GIVEN TASK: Where a line below holds the string "materials", copy that line.

RECORDED INFORMATION:
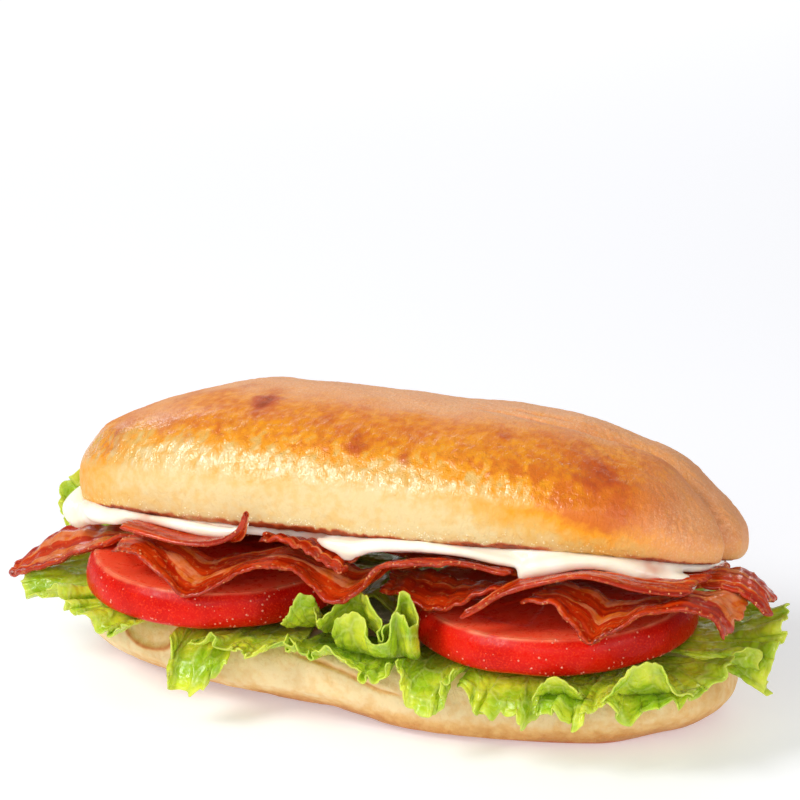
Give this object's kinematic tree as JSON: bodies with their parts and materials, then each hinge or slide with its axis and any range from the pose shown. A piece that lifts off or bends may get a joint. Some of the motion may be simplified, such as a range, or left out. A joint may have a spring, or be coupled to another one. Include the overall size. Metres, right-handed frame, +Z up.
{
  "type": "blt sandwich",
  "caption": "Long soft roll filled with ruffled lettuce, thick tomato slices, wavy fried bacon strips and mayonnaise, with its top half tipped back.",
  "frame": {"origin": "centre of the flat base of the lower half of the roll, which the sandwich rests on", "axes": "+X along the roll, +Z up, and the open, well filled long side faces -Y"},
  "size_m": [0.2202, 0.1043, 0.0822],
  "materials": {
    "golden_crust": "baked amber crust with a soft gloss",
    "pale_crust": "pale floury crust",
    "lettuce_leaf": "fresh green leaf with pale veins",
    "tomato_flesh": "wet red skin and flesh",
    "fried_bacon": "greasy red-brown meat with pinkish fat stripes",
    "mayonnaise_spread": "glossy ivory cream"
  },
  "bodies": {
    "root": {"bread_heel": "pale_crust", "bread_crown": "golden_crust", "tomato_slice_left": "tomato_flesh", "tomato_slice_right": "tomato_flesh", "bacon_wave_front": "fried_bacon", "bacon_left_end": "fried_bacon", "bacon_left_upper": "fried_bacon", "bacon_middle_upper": "fried_bacon", "bacon_middle_lower": "fried_bacon", "bacon_right_upper": "fried_bacon", "bacon_right_wave": "fried_bacon", "bacon_right_end": "fried_bacon", "bacon_inner": "fried_bacon", "bacon_back_left": "fried_bacon", "bacon_back_right": "fried_bacon", "mayonnaise": "mayonnaise_spread", "lettuce_bed": "lettuce_leaf", "lettuce_left_end": "lettuce_leaf", "lettuce_left_front": "lettuce_leaf", "lettuce_left_fold": "lettuce_leaf", "lettuce_middle_upper": "lettuce_leaf", "lettuce_middle_lower": "lettuce_leaf", "lettuce_middle_right": "lettuce_leaf", "lettuce_right_front": "lettuce_leaf", "lettuce_right_corner": "lettuce_leaf", "lettuce_right_end": "lettuce_leaf", "lettuce_left_back": "lettuce_leaf", "lettuce_back_left": "lettuce_leaf", "lettuce_back_right": "lettuce_leaf"}
  },
  "joints": []
}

IN RESPONSE:
Give this object's kinematic tree as JSON: bodies with their parts and materials, then each hinge or slide with its axis and any range from the pose shown. A piece that lifts off or bends may get a joint. Some of the motion may be simplified, such as a range, or left out. A joint may have a spring, or be coupled to another one. Include the overall size. Metres, right-handed frame, +Z up.
  "materials": {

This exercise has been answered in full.